Provided data:

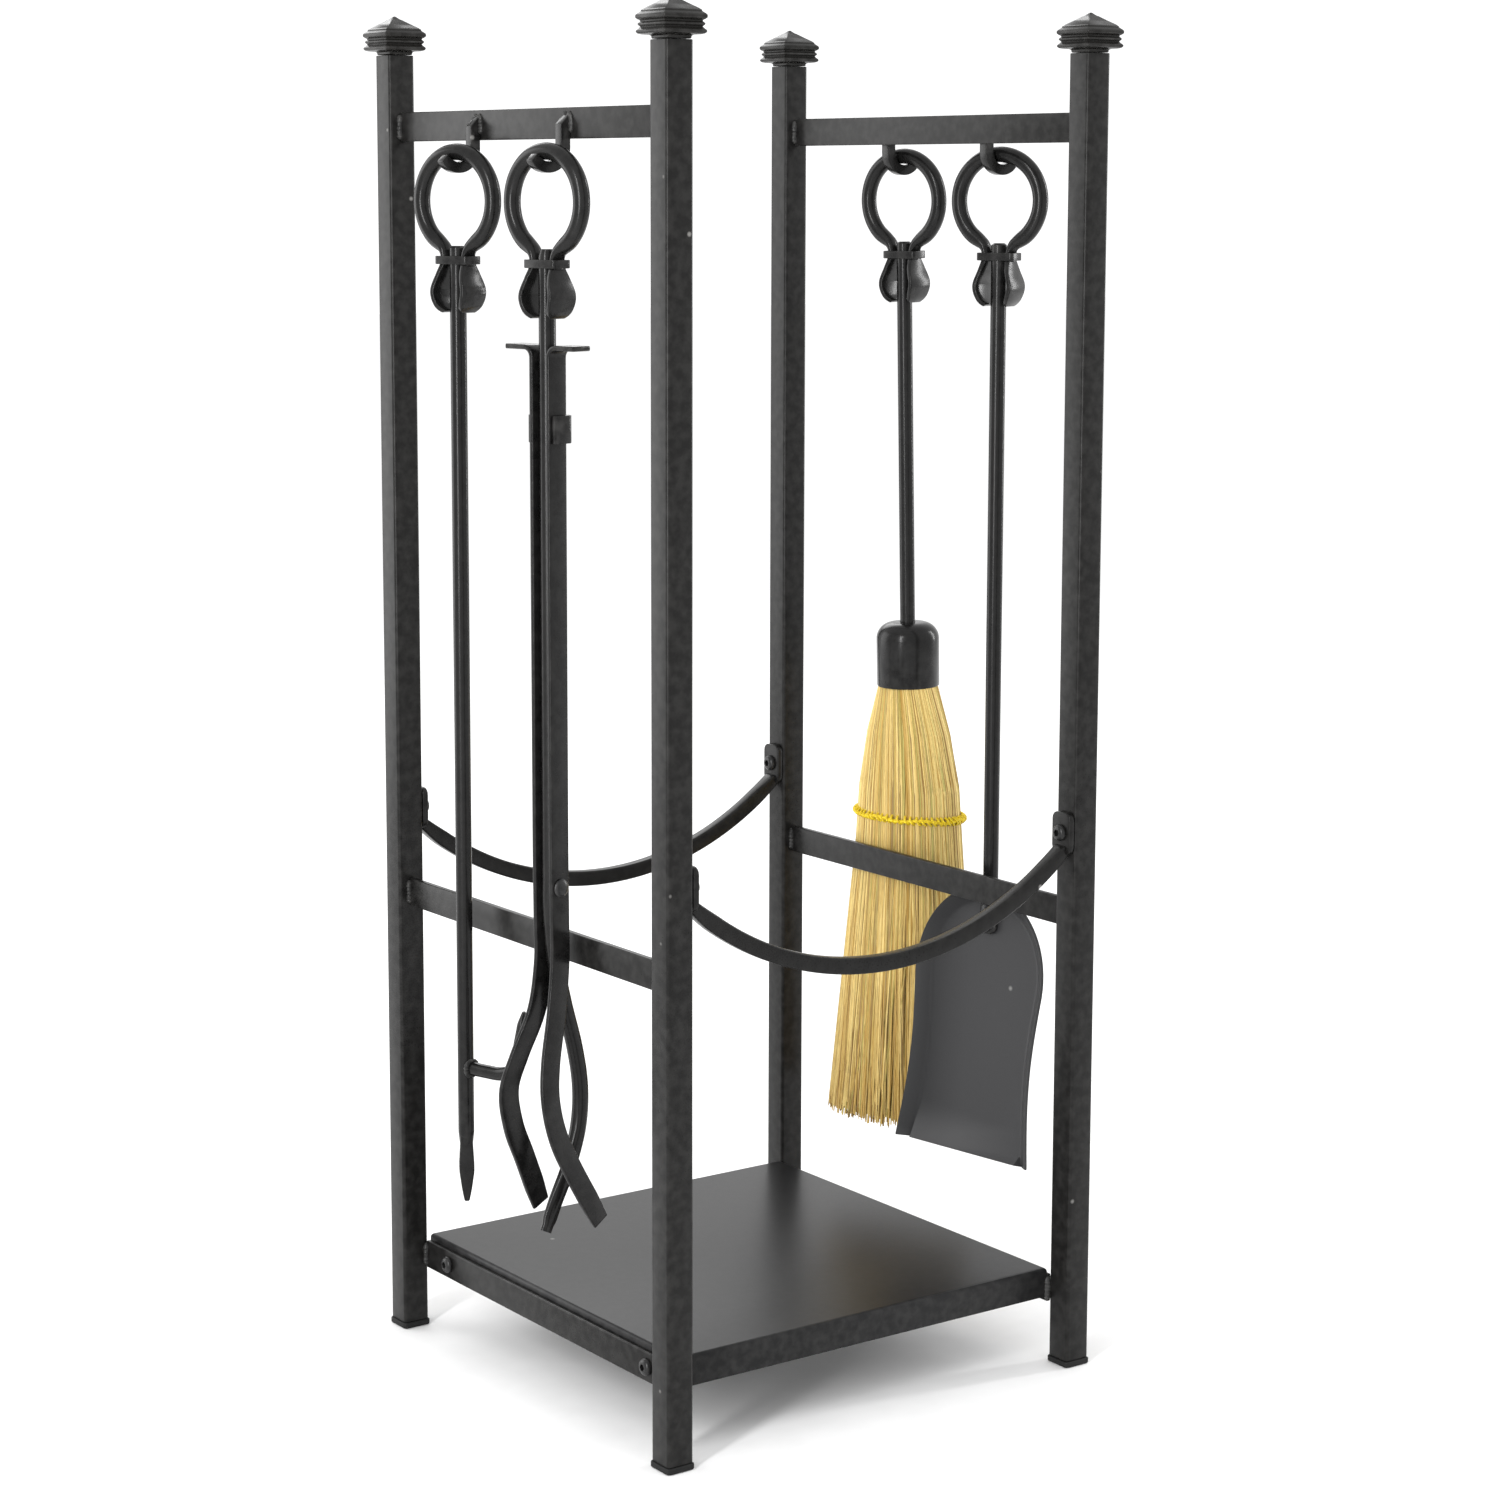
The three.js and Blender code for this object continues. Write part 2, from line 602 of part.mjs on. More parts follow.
// ---- Poker ----
function makePokerShaft() {
  const shaft = rod(ROD, -POKER_LENGTH + POKER_POINT - 4, -SHAFT_TOP);
  const flat = POKER_FLAT / 2;
  const profile = [
    [0, -POKER_LENGTH],
    [0.42 * flat, -POKER_LENGTH],
    [flat, -POKER_LENGTH + 0.6 * POKER_POINT],
    [0.72 * flat, -POKER_LENGTH + POKER_POINT],
    [0, -POKER_LENGTH + POKER_POINT],
  ].map(([radius, z]) => new THREE.Vector2(radius * 1.1, z));
  const point = new THREE.LatheGeometry(profile, 4).rotateX(Math.PI / 2);
  return join(shaft, point);
}

function makeProng() {
  const start = ROD / 2 + GAP;
  const bend = 12;
  const straight = 0.62 * PRONG_REACH;
  const tip = [0, -PRONG_REACH, -PRONG_DROP + PRONG_RISE];
  const path = spline([
    [0, -start + 1.5, -PRONG_DROP],
    [0, -0.35 * PRONG_REACH, -PRONG_DROP],
    [0, -straight, -PRONG_DROP + 0.6],
    [0, -straight - 0.7 * bend, -PRONG_DROP + 0.45 * bend],
    [0, -PRONG_REACH + 3.5, -PRONG_DROP + 0.5 * PRONG_RISE],
    tip,
  ]);
  const bar = bentRod(PRONG_ROD, path, 12);
  const point = new THREE.CylinderGeometry(1.2, PRONG_ROD * 0.62, 0.6 * PRONG_RISE, 4)
    .rotateX(Math.PI / 2)
    .translate(0, 0, 0.3 * PRONG_RISE - 4)
    .rotateX(12 * RADIANS)
    .translate(tip[0], tip[1] + 3, tip[2] - 0.45 * PRONG_RISE);
  const keep = box([-20, 20], [-2 * PRONG_REACH, 0], [-PRONG_DROP - 20, tip[2] - 0.28 * PRONG_RISE]);
  const shaft = rod(ROD + 2 * GAP, -PRONG_DROP - 30, -PRONG_DROP + 30);
  return cut(join(common(bar, keep), point), shaft);
}

function addPoker(rack) {
  const tool = addTool(rack, "poker", -1, 1, POKER_TURN);
  place(tool, "poker_shaft", makePokerShaft(), powderCoat);
  place(tool, "poker_prong", makeProng(), powderCoat);
}

// ---- Tongs ----
const ARM_Y = ROD / 2 + SLIDE + ARM_THICKNESS / 2;
const CLAW = TONGS_LENGTH - PIVOT_DROP; // length below the pivot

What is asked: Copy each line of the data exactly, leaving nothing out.

Reply to the exercise:
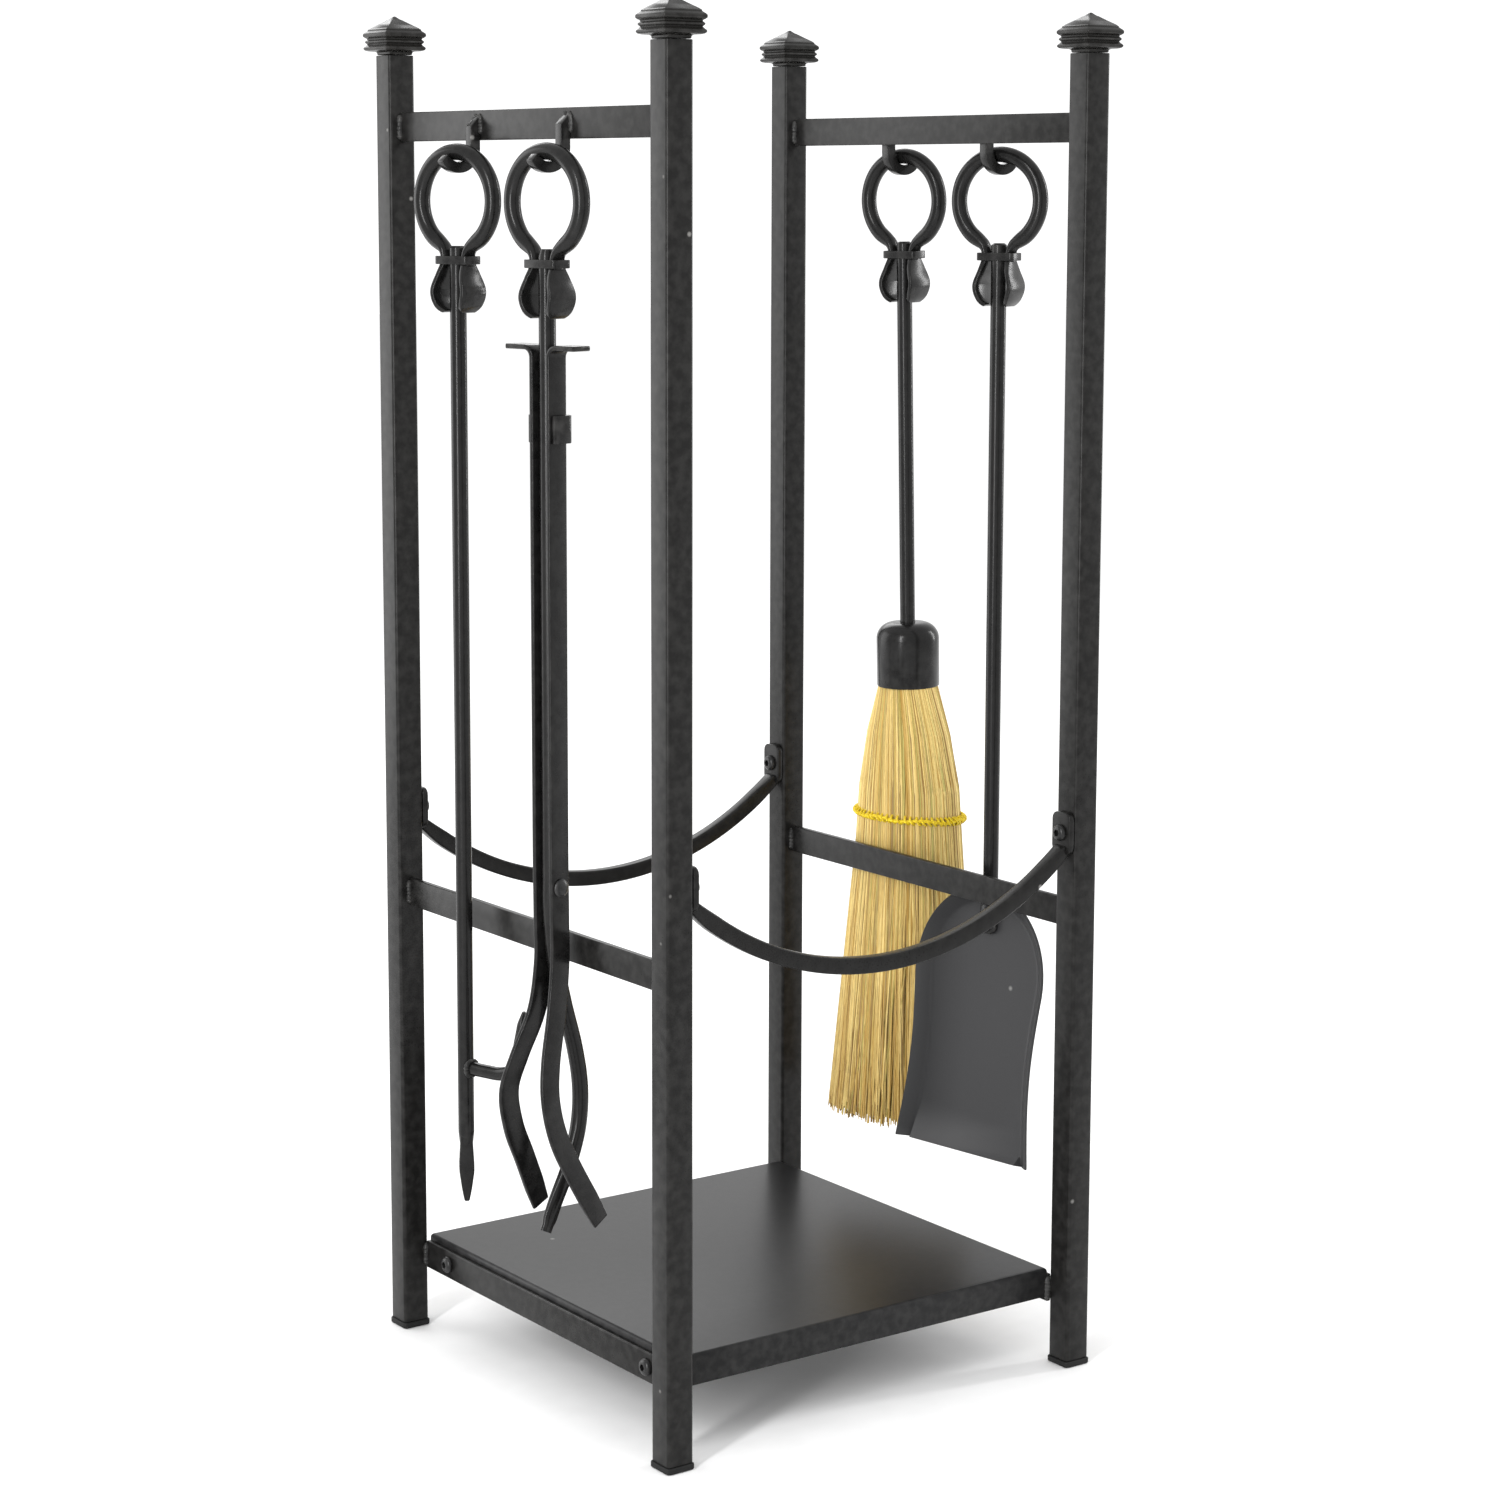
The three.js and Blender code for this object continues. Write part 2, from line 602 of part.mjs on. More parts follow.
// ---- Poker ----
function makePokerShaft() {
  const shaft = rod(ROD, -POKER_LENGTH + POKER_POINT - 4, -SHAFT_TOP);
  const flat = POKER_FLAT / 2;
  const profile = [
    [0, -POKER_LENGTH],
    [0.42 * flat, -POKER_LENGTH],
    [flat, -POKER_LENGTH + 0.6 * POKER_POINT],
    [0.72 * flat, -POKER_LENGTH + POKER_POINT],
    [0, -POKER_LENGTH + POKER_POINT],
  ].map(([radius, z]) => new THREE.Vector2(radius * 1.1, z));
  const point = new THREE.LatheGeometry(profile, 4).rotateX(Math.PI / 2);
  return join(shaft, point);
}

function makeProng() {
  const start = ROD / 2 + GAP;
  const bend = 12;
  const straight = 0.62 * PRONG_REACH;
  const tip = [0, -PRONG_REACH, -PRONG_DROP + PRONG_RISE];
  const path = spline([
    [0, -start + 1.5, -PRONG_DROP],
    [0, -0.35 * PRONG_REACH, -PRONG_DROP],
    [0, -straight, -PRONG_DROP + 0.6],
    [0, -straight - 0.7 * bend, -PRONG_DROP + 0.45 * bend],
    [0, -PRONG_REACH + 3.5, -PRONG_DROP + 0.5 * PRONG_RISE],
    tip,
  ]);
  const bar = bentRod(PRONG_ROD, path, 12);
  const point = new THREE.CylinderGeometry(1.2, PRONG_ROD * 0.62, 0.6 * PRONG_RISE, 4)
    .rotateX(Math.PI / 2)
    .translate(0, 0, 0.3 * PRONG_RISE - 4)
    .rotateX(12 * RADIANS)
    .translate(tip[0], tip[1] + 3, tip[2] - 0.45 * PRONG_RISE);
  const keep = box([-20, 20], [-2 * PRONG_REACH, 0], [-PRONG_DROP - 20, tip[2] - 0.28 * PRONG_RISE]);
  const shaft = rod(ROD + 2 * GAP, -PRONG_DROP - 30, -PRONG_DROP + 30);
  return cut(join(common(bar, keep), point), shaft);
}

function addPoker(rack) {
  const tool = addTool(rack, "poker", -1, 1, POKER_TURN);
  place(tool, "poker_shaft", makePokerShaft(), powderCoat);
  place(tool, "poker_prong", makeProng(), powderCoat);
}

// ---- Tongs ----
const ARM_Y = ROD / 2 + SLIDE + ARM_THICKNESS / 2;
const CLAW = TONGS_LENGTH - PIVOT_DROP; // length below the pivot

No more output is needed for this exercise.